Construction of the Oregon & California Railroad, a north-south line to run from Portland to the Sacramento Valley, was a long-desired goal but its completion proved frustrating. Driven by a fabulous land grant of nearly five million acres from Congress, rival companies vied for the right to construct the route. Ben Holladay, operator of the Overland Mail and the Pacific Mail Steamship Company, ultimately prevailed. He formed the Oregon & California Railroad Company, sold bonds, and began building. The line reached Roseburg in 1872 and then stopped. Bad times in national finances were part of the problem. Poor potentials for returns on exceedingly expensive construction into the Rogue River Valley and over the Siskiyou Mountains were another. Construction resumed in 1882 and ultimately linked the line into the Southern Pacific system in California.
The primary lines of the OR&N to the interior and the O&C through the western Oregon valleys encouraged logging, lumber manufacturing, export of wool and livestock, and sale of fruit, cereal crops, and other agricultural commodities to a vastly expanded market. The primary lines also encouraged two generations of smaller operators such as T. Egenton Hogg to dream of connecting units or even of new transcontinental linkages. Hogg managed in the 1880s to build a line from salt water at Yaquina City over the Coast Range and east via the Santiam as far as Detroit. The route of his Oregon Pacific Railroad appeared on maps in the 1890s but it never reached the Deschutes or the Harney Basin, where speculators laid out towns in anticipation of its arrival.

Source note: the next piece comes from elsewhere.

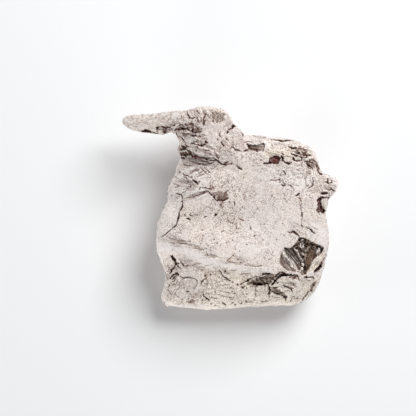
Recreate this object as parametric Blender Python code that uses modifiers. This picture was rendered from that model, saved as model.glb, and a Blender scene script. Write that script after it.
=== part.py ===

The pieces were mostly in place by the latter 19th century for the state to sustain steady growth. Oregon had a resource-dependent economy driven by exploitation of fish, timber, minerals, and agricultural lands. The state had steamboats, stage lines, pack teams, and railroads to serve residents of small towns as well as emerging cities. Oregon's population grew steadily. At statehood in 1859 Oregon had 52,465 residents. The figure more than tripled to 174,768 in 1880, and reached 413,536 in 1900.